If homeownership is a new thing for you and your family, there may be some tax write-offs that you are unaware of. If we helped you to find a home this year, make sure to help yourself out when it comes to tax time. Proper care and attention when it comes to filing your return can help to save you thousands of dollars. 

Mortgage Interest

This is usually the biggest one for homeowners, and it is essential. Throughout the year, mortgage interest can add up really fast. You can deduct the interest on up to $750,000 of mortgage debt. If you took out your mortgage before 2017, you could deduct the interest on up to $1,000,000 of mortgage debt. Regardless of the origination of your loan, this deduction will likely knock thousands of dollars off of your tax requirements this year. 

Property Taxes

Some people don’t realize that as hard as that property tax bill can be to pay, it is a tax write off. This can make the sting just a little bit easier. Property taxes up to $10,000 can be deducted. 

Mortgage Insurance

If you are a homeowner that needed mortgage insurance to purchase your home, you can use that as a deduction on your return at this point. Mortgage Insurance premiums are only deductible if you make less than $109,000 per year.

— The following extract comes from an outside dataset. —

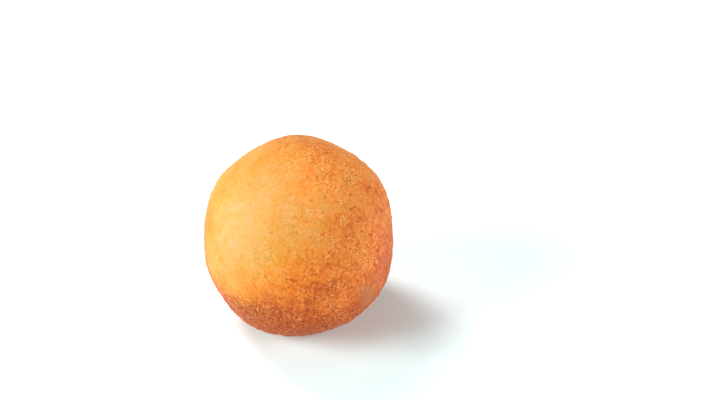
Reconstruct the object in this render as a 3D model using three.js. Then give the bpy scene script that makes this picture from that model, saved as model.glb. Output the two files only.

The year 2020 will be the last year for deducting these premiums, so make sure to take advantage of this benefit while you can. 

Home Office

Are you self employed and running a small business or sole proprietorship out of your home? If you are, then you are entitled to write off expenses related to your home office. You must be using your office regularly and be a registered business to claim these deductions.

Medically Necessary Home Improvements

Although most home improvements are not deductible because they increase the value of your home if you had to make any accommodations to make the home safer or more accessible for a disabled individual that is fully deductible. If you installed an entrance ramp or railings or had to make adjustments to the safety of a bathroom, you can fully deduct those expenses. Typically speaking, adding a ramp to your home does not increase the value, and that is why these things can be used as deductions. 

Conclusion

With all of the expenses incurred in buying a new home, don’t miss out on any of the money you can put back in your pocket. If you have questions about what things may not be tax-deductible, it pays to ask a licensed accountant or accounting firm before filing your return. If you spend a little money having a professional look at your tax return this year, it could end up saving you thousands of dollars.